I get the following output:

**Error**

add 0
add 1
add 2
add 3
add 4
add 5
add 6
add 7
removed 0
add 8
add 9
removed 1
removed 2
removed 3
removed 4
removed 5
Exception in thread "Thread-1" java.lang.ArrayIndexOutOfBoundsException: Array index out of range: 5
    at java.base/java.util.Vector.remove(Vector.java:875)
    at com.zoho.Main3.lambda$1(Main3.java:23)
    at java.base/java.lang.Thread.run(Thread.java:829)

Answer 1

The first problem:

As you see from the comments, by using a for loop on your remove section, you are trying to remove a non-existing item.

What is going on?

Let's talk sheep.

You have 10 sheep, and each has a number 0 - 9. Your task is to remove all the sheep.

Since you are a Software developer and are afraid you might lose track, you decide to keep an index. You put your index on 0 and start removing sheep; after you remove a sheep, you make the index 1 more until you reach number 9.

You start by removing First sheep (Number 0). Here, however, is the catch, every time you remove a sheep, they all get assigned a new Number.

Sheep 0 is gone,
Sheep 1 becomes 0, 
Sheep 2 becomes 1... 

But the problem is that you don't update your index.

So all the rounds go well -> until you are trying to remove Sheep 5 . Sheep 5 does not exist. Since the highest Sheep Number is only 4.

Since there IS no sheep, you grab nothing and remove nothing and get confused:)

How to solve it?

You might be thinking; I will update my index after every round. NO NO NO! Bad practice:) Good for you for not doing that.

Let's just use some different logic instead of keeping an index. You do the following. Always remove the last sheep until there are non left. Why the last? If we remove the last, we don't even need to rename them after every round:) Super handy. In programming terms, let's use a while (list.size() > 0) instead of a for-loop/index.

Second problem

Since the two threads (workers) run at the same time. You may remove sheep faster than someone else can add them. Therefore, The remove worker can remove one sheep and then say: Wow, no sheep left, done for the day... As he leaves the farm, you add nine other sheep.

To solve this, we tell the Remove worker only to start when all the sheep has been added. We can do this by simply calling a join on the first thread. (Seee code below)

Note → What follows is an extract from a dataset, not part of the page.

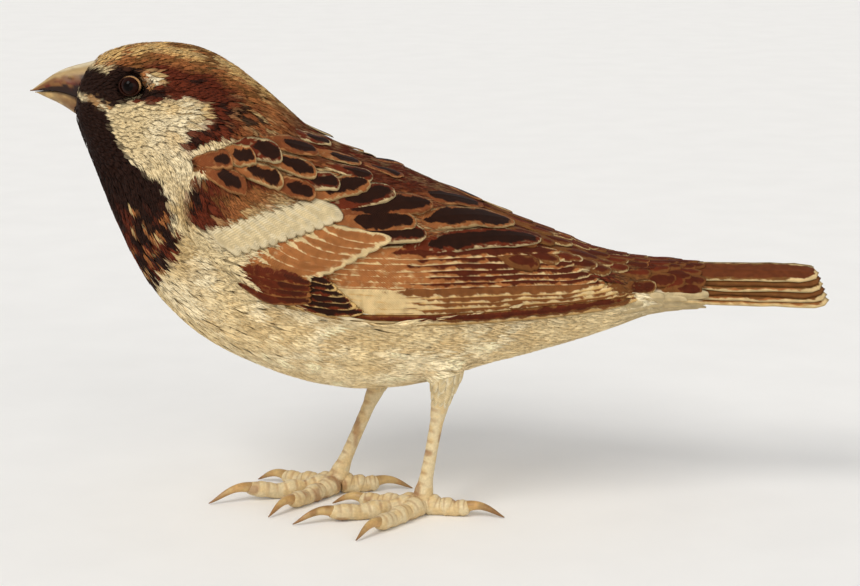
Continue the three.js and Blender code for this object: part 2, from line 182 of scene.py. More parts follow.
def coloured(tree, colour, height=None, strength=0.0, depth=0.0):
    """Gives the surface its colour and, where there is a height, its bump; depth in metres."""
    surface = tree.nodes["Principled BSDF"]
    feed(tree, surface.inputs["Base Color"], colour)
    if height is not None:
        relief = {"Strength": strength, "Distance": depth, "Height": height}
        bump = add_node(tree, "ShaderNodeBump", relief)
        feed(tree, surface.inputs["Normal"], bump.outputs["Normal"])


def stored(tree, key):
    return add_node(tree, "ShaderNodeAttribute", attribute_name=key).outputs


def noise(tree, size, detail=3, stretch=None):
    """Noise with lumps of a size in metres, stretched along the axes if asked."""
    place = add_node(tree, "ShaderNodeTexCoord").outputs["Object"]
    if stretch:
        place = add_node(tree, "ShaderNodeMapping", {"Vector": place, "Scale": stretch}).outputs["Vector"]
    inputs = {"Vector": place, "Scale": 1 / size, "Detail": detail}
    return add_node(tree, "ShaderNodeTexNoise", inputs).outputs["Fac"]


def maths(tree, operation, a, b=0.0):
    return add_node(tree, "ShaderNodeMath", {0: a, 1: b}, operation=operation).outputs[0]


def ranged(tree, value, low, high, to_low=0.0, to_high=1.0, curve="SMOOTHSTEP"):
    ends = {"Value": value, "From Min": low, "From Max": high, "To Min": to_low, "To Max": to_high}
    return add_node(tree, "ShaderNodeMapRange", ends, interpolation_type=curve).outputs["Result"]


def blended(tree, kind, share, a, b):
    sockets = {"Factor": share, "A": a, "B": b}
    return add_node(tree, "ShaderNodeMix", sockets, data_type="RGBA", blend_type=kind).outputs["Result"]


def floor_material(colour, grain, depth):
    """A matt finish with a little mottling; grain is in metres."""
    material, tree = started("pale_floor", {"Roughness": 0.8})
    ramp = add_node(tree, "ShaderNodeValToRGB", {"Fac": noise(tree, grain, 4)})
    for stop, place, share in zip(ramp.color_ramp.elements, (0.3, 0.7), (1 - depth, 1 + depth)):
        stop.position, stop.color = place, (*[min(1, c * share) for c in colour], 1)
    coloured(tree, ramp.outputs["Color"])
    return material


def tinted_material(name, surface, grain, detail, contrast, strength, depth, stretch=None):
    """A finish that takes each piece's own tint, broken by a fine grain; sizes in metres."""
    material, tree = started(name, surface)
    grains = noise(tree, grain, detail, stretch)
    shade = ranged(tree, grains, 0.0, 1.0, 1 - contrast, 1 + contrast, "LINEAR")
    colour = blended(tree, "MULTIPLY", 1.0, stored(tree, "tint")["Color"], shade)
    coloured(tree, colour, grains, strength, depth)
    return material


signs = ((-1, -1), (1, -1), (1, 1), (-1, 1))
floor_corners = [(FLOOR_HALF * x, FLOOR_HALF * y, 0) for x, y in signs]
floor = new_object("floor", floor_corners, [(0, 1, 2, 3)], rounded=False)
floor.data.materials.append(floor_material(FLOOR_COLOUR, 0.02, 0.015))
floor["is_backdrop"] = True
print("stage set: camera", [round(c, 3) for c in camera.location])

# %% [markdown]
# Under the feathers a bird is one closed surface. The working solids of the flesh and of
# the folded wings are separate blocks with thin gaps, so they are pushed out a little,
# fused by a voxel remesh, which bridges the gaps, and smoothed. The result is the *hull*, the
# outline that the feather tips should reach. The skin is the same surface pulled inward by
# the depth of the coat, which is shallow at the bill and deep on the trunk.

# %% Hull of the whole bird
FLESH = ["head", "neck", "back", "breast", "belly", "rump", "vent", "thigh_left", "thigh_right"]
WING_PARTS = ["scapulars", "tertials", "wing_shoulder", "wing_coverts", "secondaries", "primaries"]
SIDES = {"left": 1, "right": -1}
WINGS = [f"{part}_{side}" for side in SIDES for part in WING_PARTS]
HULL_PUSH, HULL_VOXEL, HULL_ROUNDS = 0.00022, 0.0007, 10     # metres, metres, passes of smoothing


def made_real(obj):
    """The evaluated object as a plain mesh."""
    done = obj.evaluated_get(bpy.context.evaluated_depsgraph_get())
    return bpy.data.meshes.new_from_object(done)


def fused(names, push, voxel, rounds):
    """One smooth closed mesh round several working solids."""
    shell = bmesh.new()
    for name in names:
        shell.from_mesh(frame["nodes"][name].data)
    bmesh.ops.remove_doubles(shell, verts=shell.verts, dist=2e-6)
    mesh = bpy.data.meshes.new("fused")
    shell.to_mesh(mesh)
    shell.free()
    obj = placed("fused", mesh)
    grow = obj.modifiers.new("grow", "DISPLACE")
    grow.strength, grow.mid_level = push, 0.0
    remesh = obj.modifiers.new("fuse", "REMESH")
    remesh.mode, remesh.voxel_size = "VOXEL", voxel
    relax = obj.modifiers.new("relax", "SMOOTH")
    relax.factor, relax.iterations = 0.5, rounds
    result = made_real(obj)
    bpy.data.objects.remove(obj)
    return result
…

Now - you might think - what on earth is the advantage of using concurrency? Well, you can have multiple Remove workers and multiple Add workers: your CPU is literally the limit:)

The code as explained

public static void main(String[] args) throws InterruptedException {
    Vector<Integer> list = new Vector<>();
    Thread t1 = new Thread(() -> {
        for (int i = 0; i < 10; i++) {
            list.add(i);
            System.out.println("add " + i);
        }
    });
    t1.start();
    t1.join();

    Thread t2 = new Thread(() -> {
        while (list.size() > 0) {
            System.out.println("removed t2");
            list.remove(list.size() - 1);
        }
    });
    t2.start();
}

Final remark:

And here the fun begins... You will soon discover: Some sheep starving, workers waiting for each other forever, some workers holding on to sheep too long... Enjoy:)